Let $x>x_{0}$ , this means that $F(x)$ and $G(x)$ are continuous on $[x_{0},x]$, differentiable at least on $(x_{0},x)$ and $\forall$ $x_{1}$ $\epsilon$ $(x_{0},x)$ $\exists$ $F′(x)$ and $\exists G′(x)$ which is different from zero. So this means that functions $F(x),G(x)$ satisfy the conditions of Cauchy's Mean Value Theorem therefore there $\exists$ $c$ $\epsilon$ $(x_{0},x)$ such that:
$\frac{f′(c)}{g′(c)}=\frac{F′(c)}{G′(c)}=\frac{F(x)-F(x_{0})}{G(x)-G(x_{0})}=\frac{F(x)}{G(x)}=\frac{f(x)}{g(x)}$
(Because $c$ and $x$ are different from $x_{0}$)
Now from $c$ $\epsilon$ $ (x_{0},x)$ when $x \rightarrow x_{0}^+$ $\implies$ $c\to x_{0}^+$
Thus we have:
$lim_{x \rightarrow x_{0}^+}\frac{f′(x)}{g′(x)}=lim_{c \rightarrow x_{0}^+} \frac{f′(c)}{g′(c)}=lim_{x \rightarrow x_{0}}\frac{f(x)}{g(x)}$
Analogously we prove when $x\to x_{0}^-$
When $x\to \infty$ we define function $f(x)$ and $g(x)$ be continuous on $(a,\infty)$ and substitute $x=\frac{1}{t}$, so we'll have:
$lim_{x \rightarrow \infty}\frac{f(x)}{g(x)}=lim_{t \to 0^+} \frac{f(\frac{1}{t})}{g(\frac{1}{t})}=lim_{t \rightarrow 0^+} \frac{\big(f(\frac{1}{t})\big)′}{\big(g(\frac{1}{t})\big)′}=lim_{t \rightarrow 0^+}\frac{\frac{-1}{t^2} f′(\frac{1}{t})}{\frac{-1}{t^2}g′(\frac{1}{t})}=lim_{t\rightarrow 0^+} \frac{f′(\frac{1}{t})}{g′(\frac{1}{t})}=lim_{x \to \infty} \frac{f′(x)}{g′(x)}=A$
When $x \to -\infty$ then we take $t \to 0^-$
If someone would tell me if my proof is correct or not I'd really appreciate it.Thank you very much!
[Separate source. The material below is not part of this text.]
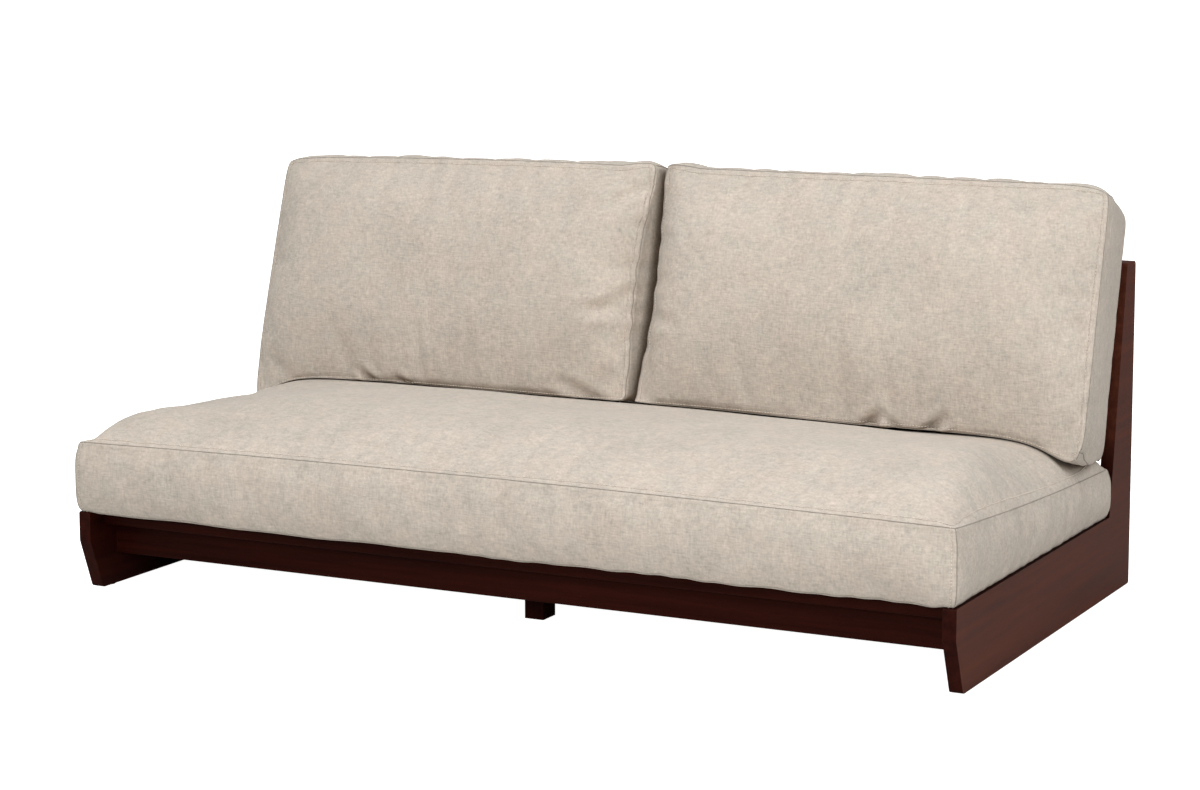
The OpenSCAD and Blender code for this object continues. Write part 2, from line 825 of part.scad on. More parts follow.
// Height up the lean at which the foot of a back cushion just clears the seat, over samples
// across its depth (share t) and along its length (u, with its outer end at u = 1)
foot_samples = 20;
function foot_lift(side) = max([for (k = [0:foot_samples], m = [0:foot_samples])
    let (t = k / foot_samples, u = 2 * m / foot_samples - 1, out = cushion_foot_d * t)
    let (x = back_cushion_x(side) + side * u * (back_cushion_half + cushion_bulge))
    let (drop = cushion_heel * (1 - t) + swell(back_sizes, t) + sag(back_sizes, u, -1))
    seat_up_lean(x, out, seat_up_lean(x, out, seat_rear_h)) + drop]);

module against_back(side) {
    on_back()
        translate([back_cushion_x(side), -soft_gap, foot_lift(side) + soft_gap])
            mirror([1 - side, 0, 0])
                rotate([90, 0, 0])
                    children();
}

module back_cushion(side) {
    against_back(side)
        cushion_cover(back_sizes);
}

module back_foam_core(side) {
    against_back(side)
        foam_core(back_sizes);
}

side_panel_left();
side_panel_right();
deck_front_rail();
front_apron();
rear_seat_rail();
centre_bearer();
centre_leg(leg_centres[0]);  // centre_leg_front
centre_leg(leg_centres[1]);  // centre_leg_rear
side_ledger(-1);  // side_ledger_left
side_ledger(1);  // side_ledger_right
for (n = [1:deck_slats]) {
    deck_slat(-1, n);
    deck_slat(1, n);
}
back_rail(back_foot_gap, back_foot_gap + back_rail_h, back_bottom_dowels);  // back_bottom_rail
back_rail(back_top_rail_z, back_top_rail_z, back_top_dowels);  // back_top_rail
back_centre_stile();
for (n = [1:back_slats]) {
    back_slat(-1, n);
    back_slat(1, n);
}
rail_dowels();
corner_brackets();
bracket_screws();
ledger_screws();
slat_screws();
leg_bolts();
floor_glides();
seat_cushion();
seat_foam_core();
back_cushion(-1);  // back_cushion_left
back_cushion(1);  // back_cushion_right
back_foam_core(-1);  // back_foam_core_left
back_foam_core(1);  // back_foam_core_right
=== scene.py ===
# %% [markdown]
# # Dressing an armless sofa
#
# The rigid parts of this sofa come from a CAD model: two side boards, rails, a slatted deck and a
# leaning slatted back. This lesson gives the wood its stain and rounded edges, and replaces the three
# plain cushion solids by sewn, stuffed cushions. Lengths are in metres, X runs along the sofa, the
# front faces -Y and Z is up.

# %% Load the frame
import math

import bpy
import numpy as np
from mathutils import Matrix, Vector
from mathutils.bvhtree import BVHTree


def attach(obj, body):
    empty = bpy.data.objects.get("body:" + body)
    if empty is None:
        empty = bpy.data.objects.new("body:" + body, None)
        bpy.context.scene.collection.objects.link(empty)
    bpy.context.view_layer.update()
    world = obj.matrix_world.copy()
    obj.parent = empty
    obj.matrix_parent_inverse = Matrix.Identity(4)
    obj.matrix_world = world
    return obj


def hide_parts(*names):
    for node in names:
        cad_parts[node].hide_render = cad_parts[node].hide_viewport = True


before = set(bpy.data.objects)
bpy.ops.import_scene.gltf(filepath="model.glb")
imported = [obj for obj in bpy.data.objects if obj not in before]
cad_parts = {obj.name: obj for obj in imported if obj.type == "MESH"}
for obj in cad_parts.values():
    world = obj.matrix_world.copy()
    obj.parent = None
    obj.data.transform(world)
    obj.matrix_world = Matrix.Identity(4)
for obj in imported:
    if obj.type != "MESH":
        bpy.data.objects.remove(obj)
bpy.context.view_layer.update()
MM = 0.001
BACK_RAKE = math.radians(9.5)

# %% [markdown]
# ## The camera
#
# A view is set by where the camera stands, where it points and how long its lens is. These values
# were found by fitting the corners of the frame to their places in the picture. A small vertical
# shift lets the camera tilt less, which keeps the uprights nearly parallel.

# %% Camera
IMAGE_W = 1200
CAMERA_PLACE = (2.581, -5.124, 1.328)
CAMERA_TURN = 26.86
CAMERA_TILT = 7.56
LENS_PIXELS = 2999
SENSOR_W = 36
PICTURE_SHIFT = -0.079


def studio_camera():
    """The camera of the picture, as an object in the scene."""
    data = bpy.data.cameras.new("camera")
    data.sensor_width = SENSOR_W
    data.lens = LENS_PIXELS / IMAGE_W * SENSOR_W
    data.shift_y = PICTURE_SHIFT
    camera = bpy.data.objects.new("camera", data)
    camera.location = CAMERA_PLACE
    camera.rotation_euler = (math.radians(90 - CAMERA_TILT), 0, math.radians(CAMERA_TURN))
    bpy.context.scene.collection.objects.link(camera)
    bpy.context.scene.camera = camera
    return camera


camera = studio_camera()
print("lens:", round(camera.data.lens, 1), "mm")

# %% [markdown]
# ## Wiring shader nodes
#
# A material is a small graph. Writing each node and link out takes many lines, so this helper adds
# a node with its settings and plugs a number, a colour or another node's output into each input.
# Two more helpers make a new material and an object from points and faces.

# %% Helpers


class Wiring:
    """Adds nodes to one node tree."""

    def __init__(self, tree):
        self.tree = tree

    def plug(self, socket, value):
        if isinstance(value, bpy.types.NodeSocket):
            self.tree.links.new(value, socket)
        else:
            socket.default_value = value

    def node(self, kind, settings=None, **inputs):
        made = self.tree.nodes.new(kind)
        for name, value in (settings or {}).items():
            setattr(made, name, value)
        for name, value in inputs.items():
            self.plug(made.inputs[name.replace("_", " ")], value)
        return made

    def math(self, operation, a, b=0.0):
        made = self.node("ShaderNodeMath", {"operation": operation})
        self.plug(made.inputs[0], a)
        self.plug(made.inputs[1], b)
        return made.outputs[0]

    def mix(self, share, a, b, blend="MIX"):
        made = self.node("ShaderNodeMix", {"data_type": "RGBA", "blend_type": blend})
        self.plug(made.inputs[0], share)
        self.plug(made.inputs[6], a)
        self.plug(made.inputs[7], b)
        return made.outputs[2]

    def vector(self, operation, a, b):
        made = self.node("ShaderNodeVectorMath", {"operation": operation})
        self.plug(made.inputs[0], a)
        self.plug(made.inputs[1], b)
        return made.outputs["Value" if operation == "DOT_PRODUCT" else "Vector"]

    def stretched(self, vector, scale):
        return self.vector("MULTIPLY", vector, scale)

    def object_place(self):
        return self.node("ShaderNodeTexCoord").outputs["Object"]

    def bump(self, shader, height, strength, distance):
        made = self.node("ShaderNodeBump", Height=height, Strength=strength, Distance=distance)
        self.plug(shader.inputs["Normal"], made.outputs[0])

    def noise(self, vector, scale, detail=2.0, roughness=0.5):
        made = self.node("ShaderNodeTexNoise", Vector=vector, Scale=scale, Detail=detail,
                         Roughness=roughness)
        return made.outputs["Fac"]

    def remap(self, value, low, high, to_low, to_high):
        made = self.node("ShaderNodeMapRange", Value=value)
        ends = {"From Min": low, "From Max": high, "To Min": to_low, "To Max": to_high}
        for name, number in ends.items():
            self.plug(made.inputs[name], number)
        return made.outputs["Result"]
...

Your proof is not correct. Early in the proof you assert that if you let $f(x_0)=g(x_0)=0$ then $f$ and $g$ (you claim $f'$ and $g'$ which is also false, but I think you meant $f$ and $g$) are continuous and differentiable on $(a,b)$. But this isn't the case. They weren't necessarily continuous at $x_0$ to start with. Substituting $0$ for their value there won't make them continuous much less differentiable.